A spokesman for the African Union Mission in Somalia,
Colonel Ali Houmed, said the new head of state who was elected Monday is
now staying at Villa Somalia, which was still home to outgoing
president Sharif Sheikh Ahmed.
Western observers had said they
were surprised the new president was housed in a hotel -- even if it was
just a few hundred metres from the capital's well-protected airport,
which is AMISOM's main base -- rather than at Villa Somalia.
A
Somali security official confirmed to AFP that the new leader had been
taken to the Villa Somalia a few hours after the attack claimed by
Shebab Islamist extremists.
Sharif will stay with Hassan, who
garnered 70 percent of the votes in Monday's election, at Villa Somalia
until the official handover Sunday, he said.
Hassan survived the
twin blasts that hit the hotel he had moved into on Monday and where he
was meeting Somalis and foreign delegations.
Two suicide bombers
blew themselves up at the hotel gates and a third was shot by security
forces while the new president was talking to journalists inside the
hotel together with Kenyan Foreign Minister Sam Ongeri.
The assailants apparently wore security forces' uniforms.

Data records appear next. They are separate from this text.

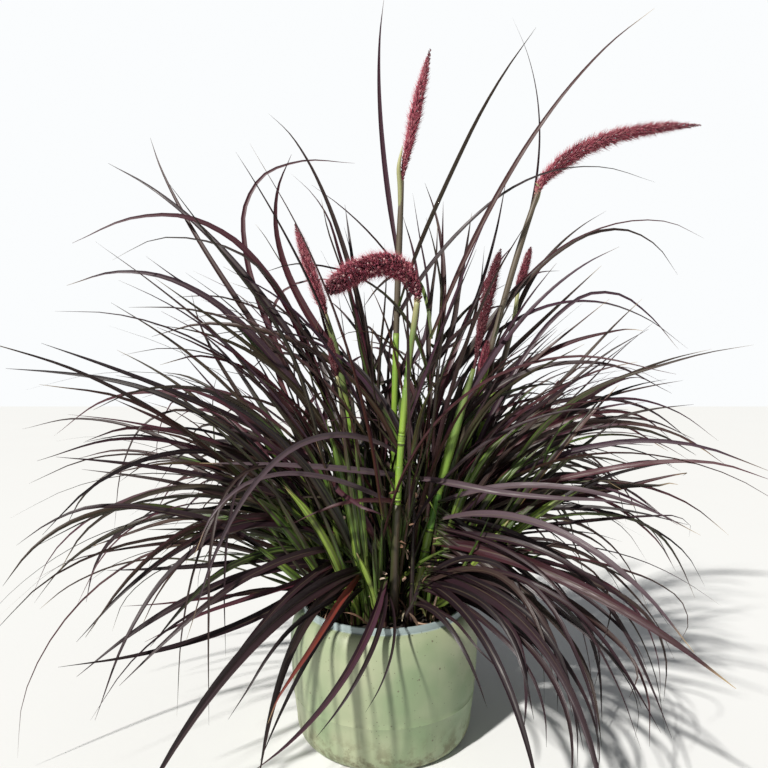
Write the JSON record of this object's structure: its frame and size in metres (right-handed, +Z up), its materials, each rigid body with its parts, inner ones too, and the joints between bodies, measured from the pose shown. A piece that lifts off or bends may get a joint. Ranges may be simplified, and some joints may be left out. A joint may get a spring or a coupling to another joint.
{
  "type": "potted fountain grass",
  "caption": "Clump of purple fountain grass with arching strap leaves and foxtail plumes, growing in a round pot with a rolled shoulder and a thin lip.",
  "frame": {"origin": "the middle of the pot's flat base, where it rests", "axes": "+Z up along the pot's axis, +X to the right seen from the front, -Y the front, where the low leaves hang over the rim"},
  "size_m": [1.0097, 0.8292, 1.025],
  "materials": {
    "pot_plastic": "satin moulded plastic with small dark specks",
    "soil_dark": "damp crumbly potting soil",
    "stem_green": "smooth living stem",
    "plume_rose": "soft bristly flower head",
    "leaf_burgundy": "satin leaf with fine parallel veins"
  },
  "bodies": {
    "root": {"pot": "pot_plastic", "potting_soil": "soil_dark", "flower_stem_1": "stem_green", "flower_stem_2": "stem_green", "flower_stem_3": "stem_green", "flower_stem_4": "stem_green", "flower_stem_5": "stem_green", "flower_stem_6": "stem_green", "flower_stem_7": "stem_green", "flower_stem_8": "stem_green", "flower_stem_9": "stem_green", "plume_1": "plume_rose", "plume_2": "plume_rose", "plume_3": "plume_rose", "plume_4": "plume_rose", "plume_5": "plume_rose", "plume_6": "plume_rose", "plume_7": "plume_rose", "plume_8": "plume_rose", "plume_9": "plume_rose", "shoot_01": "leaf_burgundy", "shoot_02": "leaf_burgundy", "shoot_03": "leaf_burgundy", "shoot_04": "leaf_burgundy", "shoot_05": "leaf_burgundy", "shoot_06": "leaf_burgundy", "shoot_07": "leaf_burgundy", "shoot_08": "leaf_burgundy", "shoot_09": "leaf_burgundy", "shoot_10": "leaf_burgundy", "shoot_11": "leaf_burgundy", "shoot_12": "leaf_burgundy", "shoot_13": "leaf_burgundy", "shoot_14": "leaf_burgundy", "shoot_15": "leaf_burgundy", "shoot_16": "leaf_burgundy", "shoot_17": "leaf_burgundy", "shoot_18": "leaf_burgundy", "shoot_19": "leaf_burgundy", "shoot_20": "leaf_burgundy", "shoot_21": "leaf_burgundy", "shoot_22": "leaf_burgundy", "shoot_23": "leaf_burgundy", "shoot_24": "leaf_burgundy", "shoot_25": "leaf_burgundy", "shoot_26": "leaf_burgundy", "shoot_27": "leaf_burgundy", "shoot_28": "leaf_burgundy", "shoot_29": "leaf_burgundy", "shoot_30": "leaf_burgundy", "shoot_31": "leaf_burgundy", "shoot_32": "leaf_burgundy", "shoot_33": "leaf_burgundy", "shoot_34": "leaf_burgundy", "shoot_35": "leaf_burgundy", "shoot_36": "leaf_burgundy"}
  },
  "joints": []
}
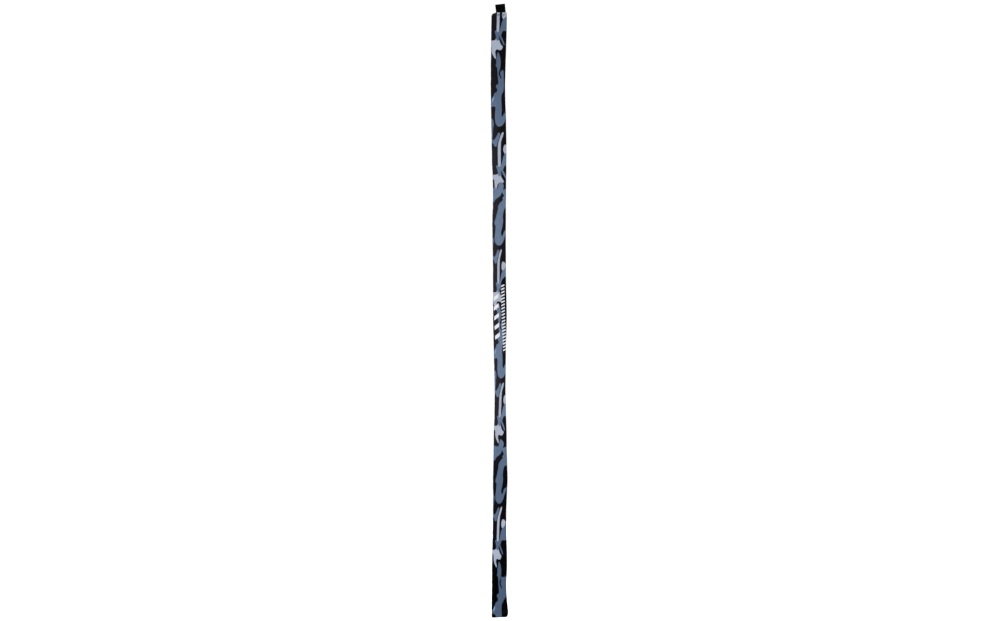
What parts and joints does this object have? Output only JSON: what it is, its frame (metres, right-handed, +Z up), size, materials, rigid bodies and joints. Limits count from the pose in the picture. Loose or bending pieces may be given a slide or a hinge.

Three soldiers -- two Somalis and a Ugandan from AMISOM, were killed. None of the occupants of the hotel was hurt.
Hassan
was the first Somali president to be elected in Mogadishu since Siad
Barre, whose ouster in 1991 plunged the Horn of Africa country into
civil war.
The various transitional presidents who have succeeded
one another since 2000 were all elected in other countries for security
reasons.
Hassan's election completed a long political transition
process backed by the UN and aimed at restoring permanent institutions
in Somalia and it fuelled hopes that the country might be able to emerge
from two decades of war.
"Yesterday's attack underlines what we
all know, that Al-Shabab still have capabilities and presence in
Mogadishu, and that game is not over yet," a European diplomat told AFP
Thursday.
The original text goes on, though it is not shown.